Art doesn’t care about accuracy, credibility, mastery.
And so with motherhood, and so with marriage, and so with faith. Mostly, those things seem to care about turning us upside-down.
Mostly, those things seem to care about forcing us to see it again, see it again, see it again.
So writing a story is a spiritual journey after all, I suppose, because it requires a heap of trust, humility, and endurance. Getting the story “right” on the first, second, or thousandth pass would be like an astronomer claiming to know everything and slamming shut the cover of his telescope, leaving undiscovered the infinite remaining mysteries of the universe. Like if we’d stopped at the discovery of a round earth, never making our way to the moon.1
What is it about finishability we find so compelling?
What is it about mastery?
Probably, we just like control. Probably, it just sucks to feel like we’ll be pushing the boulder of discovery endlessly up a mountain.
Completion is a worthy, if largely illusory, goal.
Maybe the question is not why we find mastery compelling but why we are so terrified, disoriented, and frankly judgmental of its opposite: the humility of learned ignorance coupled with the stubborn idiocy of trying again.
Paradoxically, it seems to me there’s a lot we could fix by admitting we can’t. Maybe not knowing isn’t the curse we think it is.
It’s been said that a writer, even if she writes ten or twenty books, is really only writing the same book over and over again. This is one reason I love writers: they have revision in their bones.

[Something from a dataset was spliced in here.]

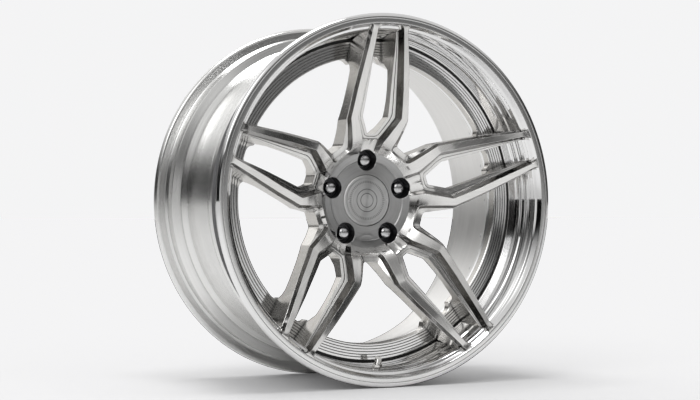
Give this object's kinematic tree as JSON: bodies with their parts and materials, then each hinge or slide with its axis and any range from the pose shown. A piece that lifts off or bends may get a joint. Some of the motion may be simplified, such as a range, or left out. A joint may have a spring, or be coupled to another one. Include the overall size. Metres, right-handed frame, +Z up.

They are always trying to make the story a little truer.
Do you know how many things we learn about the universe every day?
"A little truer every time..." So much hope and beauty in this approach to writing and life.
Lindsey.
Thank-you. To simply call this an excellent essay would be, to follow your words, a first feeble attempt to find words that were, “A little truer every time.” Your beautifully imagined prose penetrated deeply, touching the true as I have known it. Congratulations.